Home equity loans provide a lump sum amount with a fixed interest rate and fixed repayment schedule. HELOCs function like credit cards, offering a revolving credit line with variable rates. Both options can reduce interest costs but come with the risk of losing the home if payments are missed.
Balance Transfer Credit Cards
Another consolidation tool is a balance transfer credit card. These cards offer promotional 0% APR periods, often ranging from 12 to 21 months, allowing cardholders to pay off existing credit card debt without accruing new interest.
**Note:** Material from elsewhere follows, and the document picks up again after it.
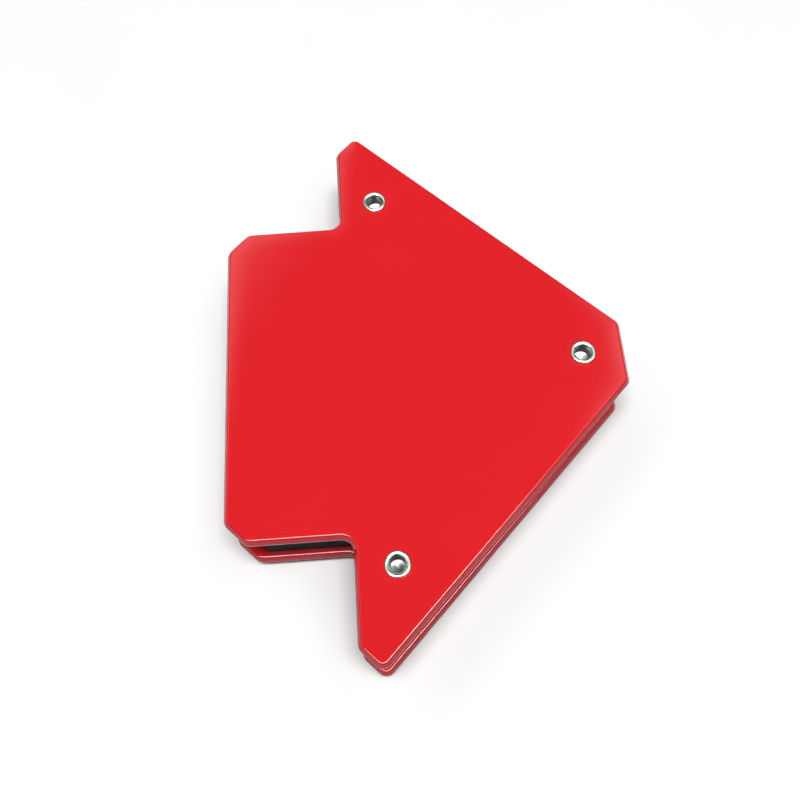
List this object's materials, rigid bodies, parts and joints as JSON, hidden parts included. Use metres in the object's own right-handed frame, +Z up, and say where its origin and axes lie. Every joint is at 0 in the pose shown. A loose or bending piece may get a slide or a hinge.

However, balance transfers usually come with fees (commonly 3-5% of the transferred amount) and require excellent credit to qualify for the best terms. Effectively using balance transfers requires discipline to pay off the balance before the promotional period ends to avoid high interest rates.
Debt Management Plans (DMPs)
Debt management plans are offered by credit counseling agencies to help consumers repay unsecured debt. Under a DMP, the agency negotiates with creditors to lower interest rates and fees, consolidates payments into a single monthly amount, and distributes payments to creditors.
DMPs often span three to five years and require closing credit cards during the plan. These plans are ideal for individuals who struggle to negotiate better terms directly but want to avoid bankruptcy.
Debt Consolidation Loans vs. Other Options
While loans and credit cards focus on refinancing debt, DMPs and debt settlement services aim to reduce the total amount owed. Each method has its advantages and drawbacks depending on creditworthiness, debt type, and financial goals.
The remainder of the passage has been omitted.